Hurting the Hospitals
In a move that will soon make the cost of care a measure of hospital performance, the federal government is set to establish "Medicare spending per beneficiary" - a measure that will reward hospitals that keep low costs and penalize those that spend the most.
In an interview Tuesday on Varney & Co. NYU Langone Medical Center Vice President Andrew Rubin said that although hospitals saw this coming, they aren't pleased with the measure.
"We knew this was going to happen. We have to cut Medicare costs and the public, as we saw with Representative Ryan's Medicare privatization plan, they don't like it. So what are you going to do? Squeeze the hospitals."
In addition to the treatment they provide while the patient is checked in, hospitals could also be held accountable for the cost of services provided 90 days after a Medicare patient is discharged.
While Rubin says it will be difficult to hold hospitals responsible for care after a patient is released, he believes they will be forced to adapt in other ways.
"They are going to force hospitals to invest more money into making sure we look after patients after they leave the hospital by hiring our physicians into hospital organizations, rather than having them practice in private practice as they have been doing for a century," said Rubin, "We are going to have to look at new ways to manage care of patient."

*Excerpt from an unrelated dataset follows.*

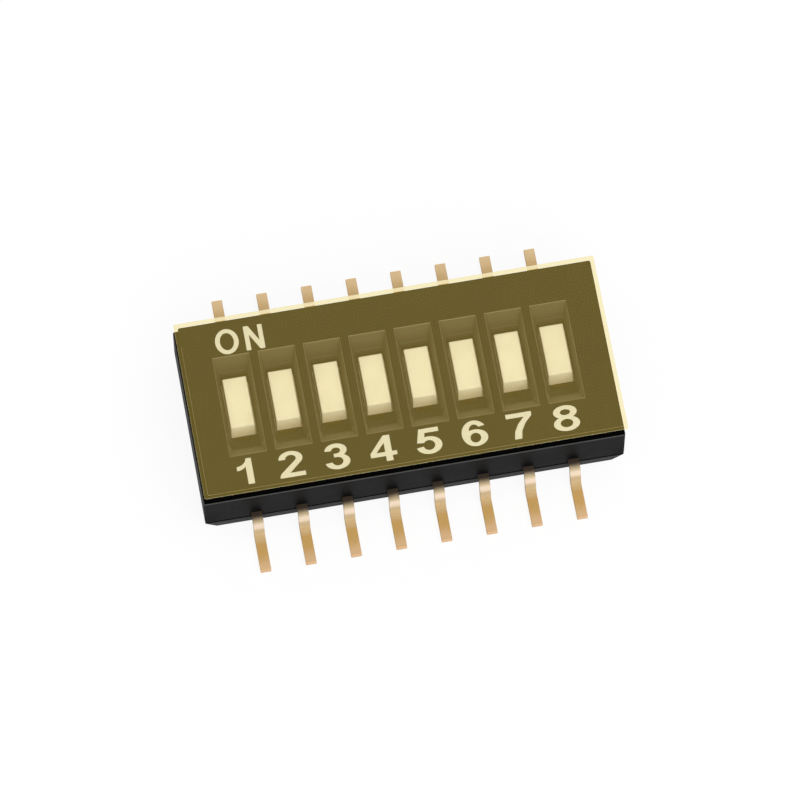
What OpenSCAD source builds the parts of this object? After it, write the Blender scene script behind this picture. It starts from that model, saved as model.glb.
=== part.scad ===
// Half-pitch surface-mount slide switch block.
// X runs along the row, +Y is the ON side, and z = 0 is the board under the feet.
// The cover drops over the base, the sliders run in the cover's cells, and a film seals the windows.

/* [Row] */
// Number of switches in the row
positions = 8; // [2:1:12]
// Distance between neighbouring switches
pitch = 1.27; // [1.25:0.01:2.54]

/* [Cover] */
// Outer width of the housing, front to back
body_w = 5.2; // [5:0.05:7]
// Width of the cell that each slider runs in
cell_w = 1.03; // [0.95:0.01:1.1]
// Length of each cell, front to back
cell_l = 4.2; // [2.4:0.1:4.3]
// Height of each cell, from the base to the roof
cell_h = 0.88; // [0.8:0.02:1.2]
// Thickness of the end walls beside the outer cells
end_wall = 0.925; // [0.85:0.005:1.5]
// Thickness of the skirt that drops over the base
skirt_wall = 0.3; // [0.2:0.02:0.4]
// Thickness of the roof over the cells
roof_t = 0.68; // [0.55:0.01:0.9]
// How far the rim under the film stands in from the skirt
rim_inset = 0.09; // [0.06:0.01:0.2]
// Height of that rim above the skirt
rim_h = 0.39; // [0.2:0.01:0.5]
// How far the rim and the film sit to the right of the skirt's middle
rim_shift_x = 0.05; // [0:0.01:0.06]
// How far the rim and the film sit behind the skirt's middle
rim_shift_y = 0.02; // [0:0.01:0.06]
// Radius of the housing's upright corners
corner_r = 0.05; // [0.02:0.01:0.15]

/* [Windows] */
// Length of each window at the top of the cover
window_l = 2.96; // [2.7:0.01:3.1]
// Width of each window at the top of the cover
window_w = 1.02; // [0.9:0.01:1.1]
// Depth of the sloped part of the window
funnel_h = 0.5; // [0.3:0.01:0.52]

/* [Base] */
// Height of the base's underside above the board
standoff = 0.08; // [0.04:0.01:0.3]
// Height of the plinth that shows below the cover
plinth_h = 0.49; // [0.4:0.01:0.8]
// How far the plinth's ends slope in at the bottom
end_inset = 0.32; // [0:0.01:0.6]
// How far the plinth's long sides slope in at the bottom
side_inset = 0.07; // [0:0.01:0.2]
// Height of the plateau inside the skirt
plateau_h = 0.29; // [0.22:0.01:0.5]
// Gap between the plinth and the skirt's lower edge
parting_gap = 0.06; // [0.01:0.01:0.1]
// Diameter of the locating pegs
peg_d = 0.36; // [0.2:0.02:0.4]
// Height of the locating pegs
peg_h = 0.45; // [0.2:0.05:0.6]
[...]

This may not be so bad for patients, says Rubin, but it will be hard on the hospitals, as well as the private sector.
"Right now the private sector already subsidizes the federal government by paying us more than Medicare pays us. Presumably, we are going to have to charge higher rates to the private sector in order to stay in business," said Rubin.
According to Rubin, there is no single answer that will lower the cost of medical treatment nationwide. Instead he says that the public must be better educated as to what the choices are.
"With Obamacare the White House did a terrible job selling health care reform to the general public. Rep. Ryan from Wisconsin came out with a plan to privatize Medicare. He and the Republican Party did a terrible job selling the privatization plan."
Rubin says that it is the job of politicians to explain the "consequences of the choices" American's have made towards the heath care system. "Then and only then can we have an honest conversation republican or democrat, hospitals and doctors, about what it is going to take to solve it."
Until we do that, Rubin says the growing issue of Medicare costs will not get better.